As you prepare an application, remember that firms are businesses. Consider how you can bring something unique to a firm's practice group. For example, does the firm you're applying to have a practice that requires knowledge of your native language? Does the firm have clients from your country? If possible, identify every specialty that you think that you can bring to the firm you are applying to.
Finally, prepare a resume and a crisp cover letter. Resumes in the United States tend to be a page for most junior attorneys. Clearly indicate your experience and education, highlighting your class ranking if you did well in university. Remember that most hiring coordinators will not understand your grading system, so a brief note on a separate sheet that explains your school's grading system may be in order.

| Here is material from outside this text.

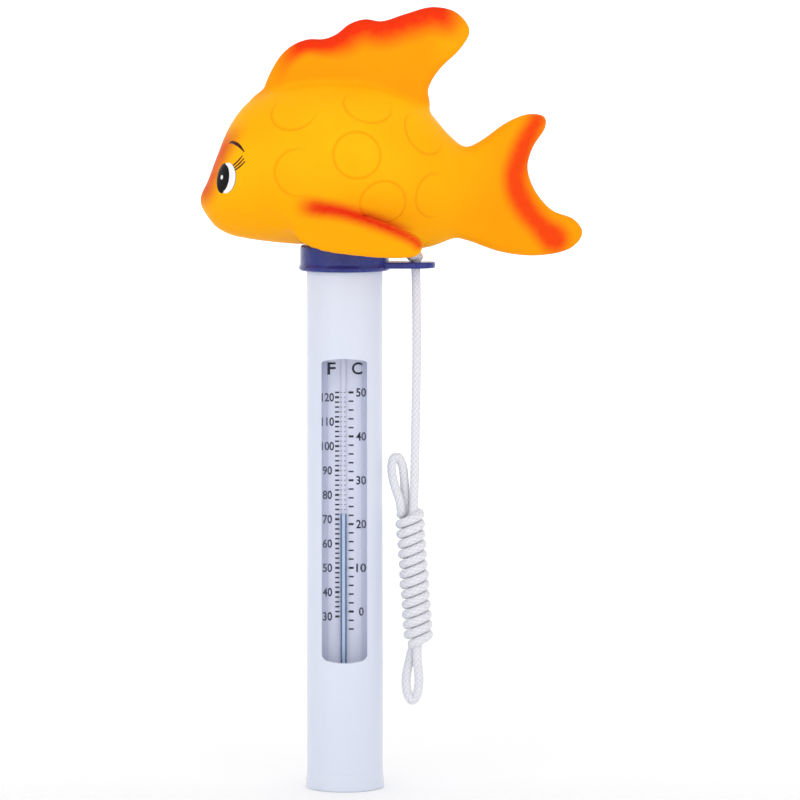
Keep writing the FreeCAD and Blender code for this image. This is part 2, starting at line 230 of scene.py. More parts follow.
def make_stage():
    """Pale round floor that curves up into a pale wall all round, and soft lights."""
    turn = 2 * np.pi * np.arange(FLOOR_SEGMENTS) / FLOOR_SEGMENTS
    profile = floor_profile()
    verts = np.array([(r * math.cos(a), r * math.sin(a), z) for r, z in profile for a in turn])
    faces = grid_faces(len(profile), FLOOR_SEGMENTS)
    faces.append(tuple(range(FLOOR_SEGMENTS)))
    floor = mesh_object("studio_floor", verts, faces)
    point_attribute(floor, "glow", floor_glow(verts))
    floor.data.materials.append(paper_material())
    world = bpy.data.worlds.new("studio")
    world.use_nodes = True
    surround = world.node_tree.nodes["Background"]
    surround.inputs["Color"].default_value = (1.0, 1.0, 1.0, 1)
    surround.inputs["Strength"].default_value = SURROUND_LIGHT
    scene = bpy.context.scene
    scene.world = world
    scene.view_settings.view_transform = "Standard"
    scene.cycles.transparent_max_bounces = TRANSPARENT_LAYERS
    soft_light("left_softbox", -40, 10, 1.1, (1.1, 1.2), 1.5)
    soft_light("right_softbox", 44, 10, 1.1, (1.1, 1.2), 1.15)
    soft_light("top_softbox", 0, 78, 1.2, (1.2, 1.0), 1.75)


# ---------------------------------------------------------------- materials

class Paint:
    """A Principled material with short ways to add what its surface shows."""

    def __init__(self, name, colour, roughness, **sockets):
        self.material = bpy.data.materials.new(name)
        self.material.use_nodes = True
        self.tree = self.material.node_tree
        self.shader = self.tree.nodes["Principled BSDF"]
        self.shader.inputs["Base Color"].default_value = (*colour, 1)
        self.shader.inputs["Roughness"].default_value = roughness
        for socket, value in sockets.items():
            self.shader.inputs[socket.replace("_", " ")].default_value = value
        self.coords = self.tree.nodes.new("ShaderNodeTexCoord").outputs["Object"]
        self.last_normal = None

    def node(self, kind, **values):
        made = self.tree.nodes.new(kind)
        for key, value in values.items():
            setattr(made, key, value)
        return made

    def link(self, source, target):
        self.tree.links.new(source, target)

    def noise(self, scale, detail=4.0, stretch=(1, 1, 1), rough=0.5):
        mapping = self.node("ShaderNodeMapping")
        mapping.inputs["Scale"].default_value = stretch
        self.link(self.coords, mapping.inputs["Vector"])
        noise = self.node("ShaderNodeTexNoise")
        noise.inputs["Scale"].default_value = scale
        noise.inputs["Detail"].default_value = detail
        noise.inputs["Roughness"].default_value = rough
        self.link(mapping.outputs["Vector"], noise.inputs["Vector"])
        return noise.outputs["Fac"]

    def attribute(self, name):
        return self.node("ShaderNodeAttribute", attribute_name=name).outputs["Fac"]

    def ramp(self, source, low, high, start, end):
        """Maps source from low..high to start..end, clamped."""
        made = self.node("ShaderNodeMapRange")
        made.inputs["From Min"].default_value = low
        made.inputs["From Max"].default_value = high
        made.inputs["To Min"].default_value = start
        made.inputs["To Max"].default_value = end
        self.link(source, made.inputs["Value"])
        return made.outputs["Result"]

    def math(self, operation, a, b):
        made = self.node("ShaderNodeMath", operation=operation)
        for index, value in enumerate((a, b)):
            if isinstance(value, (int, float)):
                made.inputs[index].default_value = value
            else:
                self.link(value, made.inputs[index])
        return made.outputs[0]

    def mix(self, factor, first, second):
        made = self.node("ShaderNodeMix", data_type="RGBA")
        if isinstance(factor, (int, float)):
            made.inputs[0].default_value = factor
        else:
            self.link(factor, made.inputs[0])
        for index, value in ((6, first), (7, second)):
            if isinstance(value, tuple):
                made.inputs[index].default_value = (*value, 1)
            else:
                self.link(value, made.inputs[index])
        return made.outputs[2]

    def colour(self, source):
        self.link(source, self.shader.inputs["Base Color"])

    def roughness(self, source):
        self.link(source, self.shader.inputs["Roughness"])

    def bump(self, source, distance_mm, strength=1.0):
        made = self.node("ShaderNodeBump")
        made.inputs["Distance"].default_value = distance_mm * MM
        made.inputs["Strength"].default_value = strength
        self.link(source, made.inputs["Height"])
        if self.last_normal is not None:
            self.link(self.last_normal, made.inputs["Normal"])
        self.link(made.outputs["Normal"], self.shader.inputs["Normal"])
        self.last_normal = made.outputs["Normal"]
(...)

The cover letter should be brief and should indicate what position you are seeking. A large part of writing an effective letter involves considering your audience. Law firms expect short letters of three or four paragraphs (longer letters are generally glossed over). In addition, a letter seeking a specific job is generally much more effective than a letter where the attorney is seeking a position as a "real estate or corporate or securities or litigation" associate.
Finally, many applicants state that an LL.B. degree is equivalent to the Juris Doctor degree granted by American law schools. It is not. It is sufficient to note, next to your education qualifications, that your education satisfies the educational requirements of the bar in the United States jurisdiction in which you want to practice.
Passing the New York bar exam is required of foreign lawyers who wish to work there.
Best wishes for a successful search.